Maxime Bernier Minister of Foreign Affairs

Mr. Speaker, in response to (a), the Government of Canada became aware in August 2002 that Omar Khadr, who had been captured by U.S. forces following a firefight in July 2002, was a person under control, PUC, at Bagram Airbase in Afghanistan and facing serious charges. On October 30, 2002, the government was informed by the United States, U.S., that Omar Khadr had been transferred to Guantanamo Bay, Cuba.

In response to (b), the Canadian government has consistently acknowledged that Mr. Khadr was a minor at the time of his alleged offences and arrest. Accordingly, Canada has continuously demanded that the U.S. government take this into account in all aspects of his detention, treatment, prosecution, and potential sentencing. Based on a motion brought by Mr. Khadr’s defence team, the military commission judge is currently considering the impact Mr. Khadr’s apparently unlawful recruitment by al-Qaeda should have on the proceedings.

In response to (c), Mr. Khadr’s case is subject to multiple and complex litigation, both in Canada and the U.S. It would not be appropriate to speculate on the potential outcome of cases currently before the courts. As such, discussions about Mr. Khadr’s return to Canada are premature until such time as the legal process, and the appeals process, have been exhausted.

In response to (d), Mr.
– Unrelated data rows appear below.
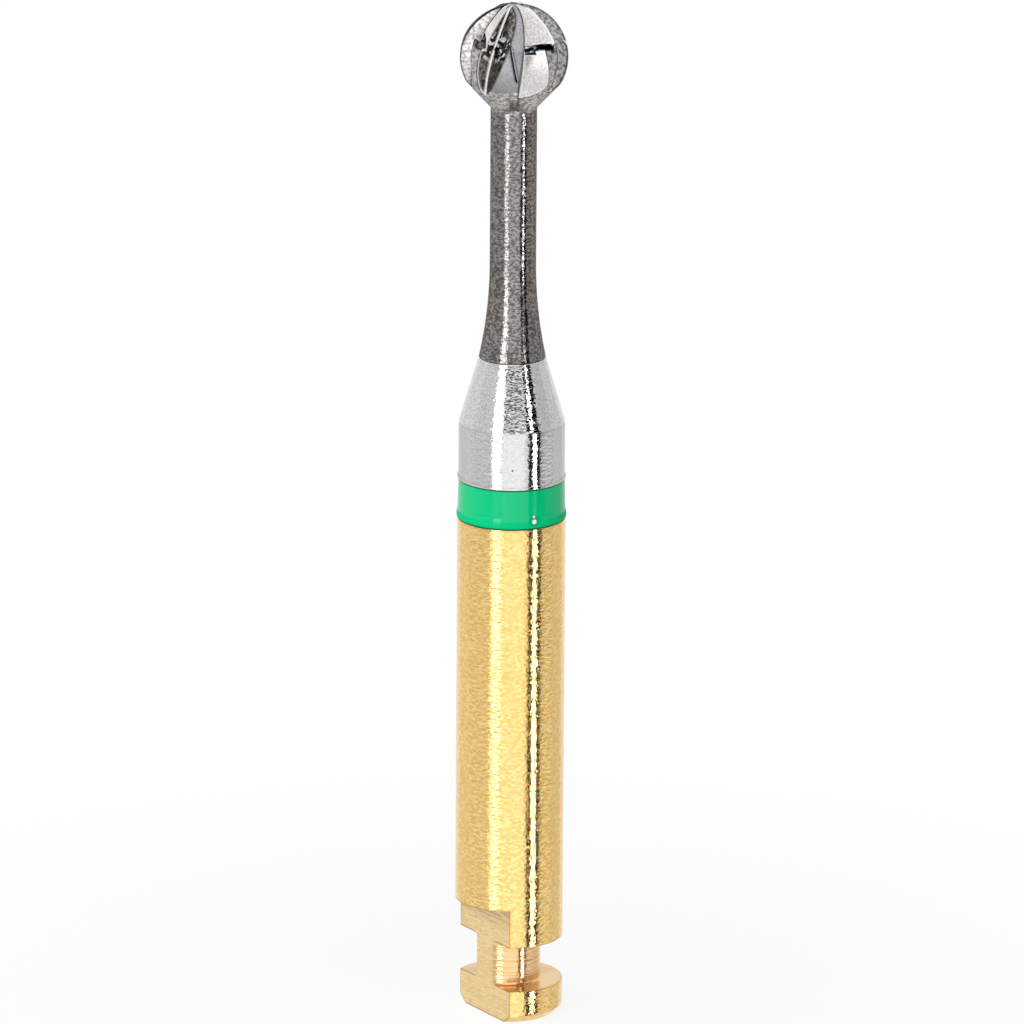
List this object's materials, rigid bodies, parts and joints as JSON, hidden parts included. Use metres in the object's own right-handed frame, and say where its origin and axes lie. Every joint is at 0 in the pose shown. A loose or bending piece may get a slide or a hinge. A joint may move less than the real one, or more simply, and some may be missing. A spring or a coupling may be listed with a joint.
{
  "type": "dental bur",
  "caption": "Latch-type dental round bur: fluted carbide ball on a slim neck, stepped steel shank with a green ring, locking groove and drive flat.",
  "frame": {"origin": "centre of the latch end face, on the bur's axis", "axes": "+Z along the axis from the latch end to the cutting head; -Y is the outward normal of the drive flat"},
  "size_m": [0.0024, 0.0024, 0.0227],
  "materials": {
    "tungsten_carbide": "ground",
    "gold_plated_steel": "satin",
    "green_enamel": "gloss"
  },
  "bodies": {
    "root": {"carbide_head": "tungsten_carbide", "latch_shank": "gold_plated_steel", "colour_ring": "green_enamel"}
  },
  "joints": []
}
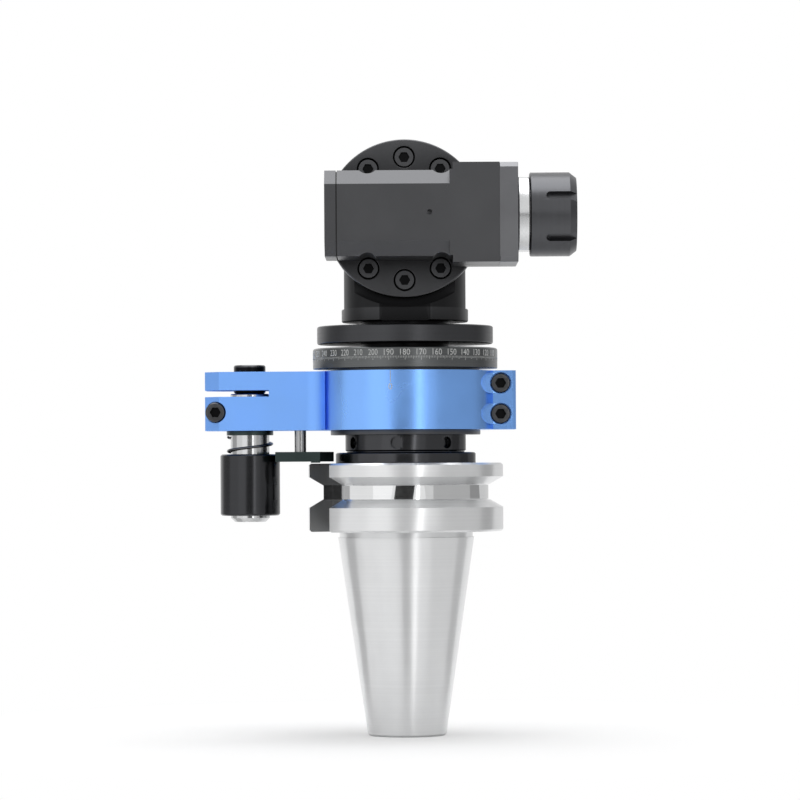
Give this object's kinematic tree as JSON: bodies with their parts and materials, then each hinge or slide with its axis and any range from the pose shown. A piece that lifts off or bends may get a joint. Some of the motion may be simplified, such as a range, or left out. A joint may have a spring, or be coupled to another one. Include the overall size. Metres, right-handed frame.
{
  "type": "right angle milling head",
  "caption": "Angle head on a taper shank: mitre gears turn a collet spindle set square to the shank; an arm with a locating pin and a sprung lock keeps the body still.",
  "frame": {"origin": "centre of the taper's gauge plane, on the shank axis", "axes": "+Z along the shank axis towards the head, +X the way the tool spindle points, -Y the front where the swivel disc faces"},
  "size_m": [0.1884, 0.128, 0.304],
  "materials": {
    "ground_steel": "ground",
    "bright_steel": "turned",
    "black_oxide_housing": "black oxide, milled",
    "black_oxide_turned": "black oxide, turned",
    "dial_black": "black oxide with white graduations",
    "blue_anodised": "blue anodised",
    "green_black_plate": "black oxide, satin",
    "screw_black": "black oxide",
    "spring_steel": "drawn",
    "bearing_steel": "polished",
    "gear_steel": "hardened",
    "seal_rubber": "moulded"
  },
  "bodies": {
    "housing": {"main_housing": "black_oxide_housing", "bearing_nut": "black_oxide_turned", "shaft_seal": "seal_rubber", "main_bearing_outer_rings": "bearing_steel", "main_bearing_balls": "bearing_steel", "dial_ring": "dial_black", "upper_flange": "black_oxide_turned", "gear_housing": "black_oxide_housing", "rear_cover": "black_oxide_housing", "rear_cover_screws": "screw_black", "column_bearing_outer_ring": "bearing_steel", "transfer_bearing_outer_rings": "bearing_steel"},
    "shank": {"taper_shank": "ground_steel", "dust_collar": "black_oxide_turned", "main_bearing_inner_rings": "bearing_steel", "stem_locknut": "gear_steel", "column_bearing_inner_ring": "bearing_steel", "stem_spacer": "bright_steel", "input_gear": "gear_steel", "input_gear_screw": "screw_black"},
    "clamp_arm": {"clamp_ring": "blue_anodised", "ring_screws": "screw_black", "arm_screw": "screw_black", "locating_pin": "ground_steel", "height_screw": "screw_black", "spring_seat": "spring_steel", "lock_spring": "spring_steel"},
    "lock": {"lock_sleeve": "black_oxide_turned", "lock_plate": "green_black_plate", "guide_rod": "bright_steel"},
    "head": {"head_housing": "black_oxide_housing", "swivel_disc": "black_oxide_housing", "left_cover": "black_oxide_housing", "cover_gasket": "seal_rubber", "left_cover_screws": "screw_black", "end_cap": "black_oxide_housing", "end_cap_screws": "screw_black", "swivel_screws": "screw_black", "tee_nuts": "gear_steel", "spindle_bearing_outer_rings": "bearing_steel", "tail_bearing_outer_ring": "bearing_steel", "spindle_seal": "seal_rubber"},
    "transfer": {"transfer_shaft": "bright_steel", "transfer_gear_rear": "gear_steel", "transfer_gear_front": "gear_steel", "transfer_bearing_inner_rings": "bearing_steel", "transfer_gear_screw": "screw_black"},
    "spindle": {"tool_spindle": "bright_steel", "spindle_gear": "gear_steel", "spindle_bearing_inner_rings": "bearing_steel", "tail_bearing_inner_ring": "bearing_steel", "gear_circlip": "gear_steel", "tail_locknut": "gear_steel"},
    "collet_body": {"collet": "bright_steel"},
    "nut": {"collet_nut": "black_oxide_turned"}
  },
  "joints": [
    {"name": "input_spin", "type": "hinge", "parent": "housing", "child": "shank", "pos_m": [0, 0, 0.05], "axis": [0, 0, 1], "continuous": true},
    {"name": "ring_swivel", "type": "hinge", "parent": "housing", "child": "clamp_arm", "pos_m": [0, 0, 0.07], "axis": [0, 0, 1], "continuous": true},
    {"name": "lock_slide", "type": "slide", "parent": "clamp_arm", "child": "lock", "axis": [0, 0, 1], "range_m": [-0.0037, 0.008], "stiffness_N_per_m": 2000, "springref_m": -0.0135, "deforming": ["lock_spring"]},
    {"name": "transfer_spin", "type": "hinge", "parent": "housing", "child": "transfer", "pos_m": [0, 0, 0.162], "axis": [0, 1, 0], "continuous": true},
    {"name": "head_tilt", "type": "hinge", "parent": "housing", "child": "head", "pos_m": [0, -0.024, 0.162], "axis": [0, -1, 0], "range_deg": [0, 90]},
    {"name": "tool_spin", "type": "hinge", "parent": "head", "child": "spindle", "pos_m": [0, -0.053, 0.162], "axis": [1, 0, 0], "continuous": true},
    {"name": "collet_slide", "type": "slide", "parent": "spindle", "child": "collet_body", "axis": [1, 0, 0], "range_m": [0, 0.0075]},
    {"name": "nut_turn", "type": "hinge", "parent": "collet_body", "child": "nut", "pos_m": [0.07, -0.053, 0.162], "axis": [1, 0, 0], "range_deg": [0, 1800]}
  ],
  "couplings": [
    {"joint": "transfer_spin", "follows": "input_spin", "ratio": 1},
    {"joint": "tool_spin", "follows": "input_spin", "ratio": -1},
    {"joint": "nut_turn", "follows": "collet_slide", "rad_per_m": 4188.8}
  ]
}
Khadr’s case has been raised on several occasions at the ministerial level. Canadian officials have conducted seven welfare visits to Mr. Khadr since his arrival at Guantanamo Bay and it is the government’s intention to continue these visits. The goal of these visits has been to assess his condition and provide a measure of support during his ongoing incarceration. Through these visits, officials have sought to have Mr. Khadr’s detention conditions improved and have made requests for medical treatment and educational support. Officials have also facilitated telephone calls with his family in Canada and access by his Canadian defence lawyers, and have requested repeatedly that Mr. Khadr be given an independent medical and psychological assessment.

In response to (e), Canadian officials have been present as observers at all proceedings against Mr. Khadr in Guantanamo Bay, as well as to the hearing at the Court of Military Commission Review in Washington.

In response to (f), there are no charges outstanding against Omar Khadr in Canada that could be a basis for an extradition request.

In response to (g), the government has received unequivocal assurances from U.S. authorities that Mr. Khadr will not be subject to the death penalty. Charges against Mr. Khadr were referred on a non-capital basis.

In response to (h) and (i), the government has sought and received assurances that Mr. Khadr is being treated humanely, and has repeatedly inquired into his well-being when allegations were made of mistreatment of detainees at Guantanamo Bay. Canadian officials have carried out regular welfare visits with Mr. Khadr, resulting in, among other things, a transfer into a minimal security, communal detention facility. Government officials will continue to conduct these visits.